Uma vez formados, os militares têm direito a ficar até seis anos em quartéis da brigada antes de ir para a reserva. Nesse período, precisam dar, no mínimo, quatro saltos por ano para não perder os conhecimentos adquiridos.

No mês passado, 480 paraquedistas aguardavam, num galpão chamado "rodoviária", o momento de embarcar nos dois Hércules C -130 que faziam as operações naquele dia. Como chovia fino, parte do grupo, frustrada, foi mandada de volta à caserna, porque os oficiais temiam o desgaste dos paraquedas, que a cada secagem perdem a capacidade de reter o vento em seu tecido.Agora, os que ficam não escondem a ansiedade que antecede a decolagem. O avião levanta voo e faz uma longa curva pelo flanco esquerdo da pista. Do alto, as portas abertas exibem os poucos edifícios, as casas e muitos barracos da Zona Oeste. O barulho dos motores, que invade a cabine, é ensurdecedor.

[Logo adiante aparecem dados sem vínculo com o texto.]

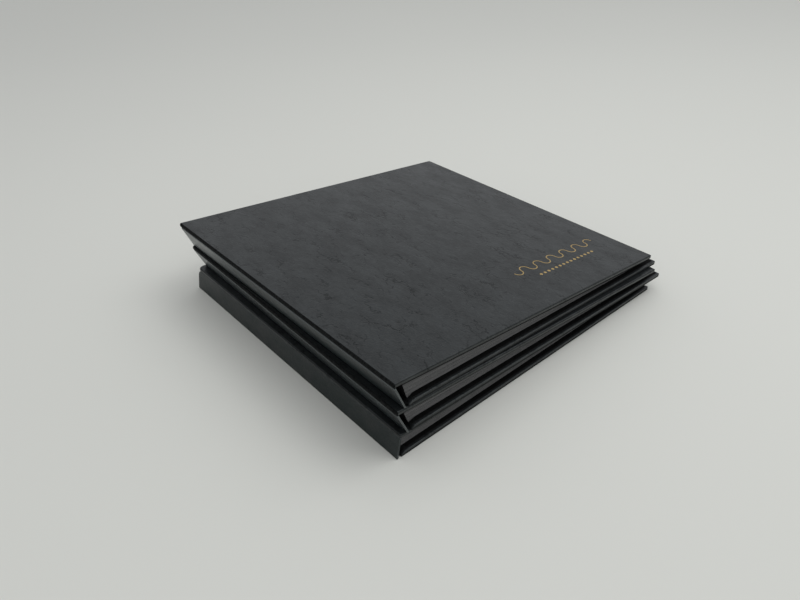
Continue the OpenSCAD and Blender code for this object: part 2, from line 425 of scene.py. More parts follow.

O paraquedista precursor (o primeiro a pular) se agacha e observa a manobra com a cabeça para fora do Hércules. Na gíria da brigada, ele "cheira o vento". Ao verificar que o avião está na rota, comunica ao piloto, por intermédio do mecânico. O mestre-salto, em seguida, dá uma ordem antes de contar o número de paraquedistas:
— Preparar, levantar, enganchar. Verificação de equipamento.
Em seguida, grita:
— À porta!
Os olhos do precursor, primeiro da fila, que se agarra à porta, se concentram nas lâmpadas comandadas pelo piloto. Em segundos, a vermelha se apaga, substituída pela verde. O precursor, então, berra:
— Já!
E salta, seguido pelos demais companheiros.